Financial emergencies can come in the form of a job loss, significant medical expenses, home or auto repairs or something you’ve never dreamed of.
The last thing you want to do is be forced to rely on credit cards or a loan which could simply compound the problem.
1. Map Out Your Monthly Expenses
Most financial advisers agree that it’s ideal to keep between three to six months of living expenses set aside in your emergency fund. This is the first step you need to consider when preparing your emergency fund. Be sure to consider both fixed and variable expenses when determining how much you need to set aside. The following are categories of some fixed and variable expenses you need to consider:
rent or mortgage, utilities
life insurance, renter’s insurance, homeowner’s insurance
FICA and income taxes
credit card debt, student loans, car loans
health and dental insurance
if applicable, day care or babysitter expenses
Personal Living Expenses:
groceries, personal items
gas, taxi, or public transportation
Once you’ve taken the time to calculate how much you are spending in these categories on a monthly basis, you can then determine how much you need in your emergency fund. If you are married or living with your significant other, be sure to calculate these costs as it relates to both of you so that you can accurately determine how much you need in your fund.

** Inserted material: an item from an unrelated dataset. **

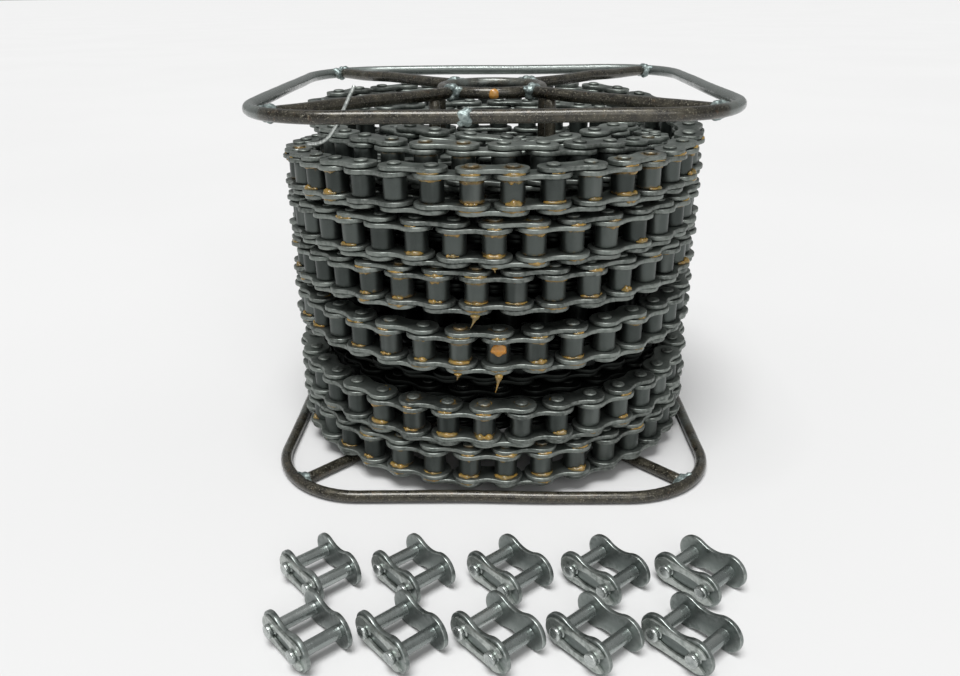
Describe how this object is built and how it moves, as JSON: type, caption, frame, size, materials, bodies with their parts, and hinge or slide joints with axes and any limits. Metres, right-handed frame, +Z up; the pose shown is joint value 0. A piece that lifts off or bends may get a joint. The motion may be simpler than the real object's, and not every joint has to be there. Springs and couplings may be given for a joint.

2. Start Accumulating Funds for Your Emergency Fund
If you don’t have an emergency fund set up yet, or you find it difficult to save money the key is to start small. Accumulating one month’s worth of expenses will take some time, but if you set your immediate goals to be small and manageable you will have a better chance to reach them.
The best way to get started would probably be through your bank or credit union. Open up a new savings account if you currently don’t have one and begin to save with this first. The next step is to get into the habit of making regular deposits into this account. Whether it is weekly, bi-weekly or monthly, create a schedule and stick to it. Once you make saving automatic you won’t even have to think about it.
If you feel it is difficult to begin saving simply start with a small amount. Maybe you begin with $10 a week initially. While this won’t amount add up all that quickly the important thing is to start putting something away and to make it a habit. After a few weeks you won’t even notice that $10 missing so you can bump it up to $15 or $20 after a month or so. You will begin to get used to that money not being there and can slightly increase it again.
3. Set up Your Emergency Fund Savings Account
You want your emergency fund to be easily accessible at any time. You should start with a savings account because it is simple to use and generally does not cost anything. The convenience factor is what is important when getting started. As your account grows you can find an account that earns reasonable interest so that your money is working for you.
By following these three steps, you’ll be well on your way to being prepared for any situation that results in an unexpected financial loss.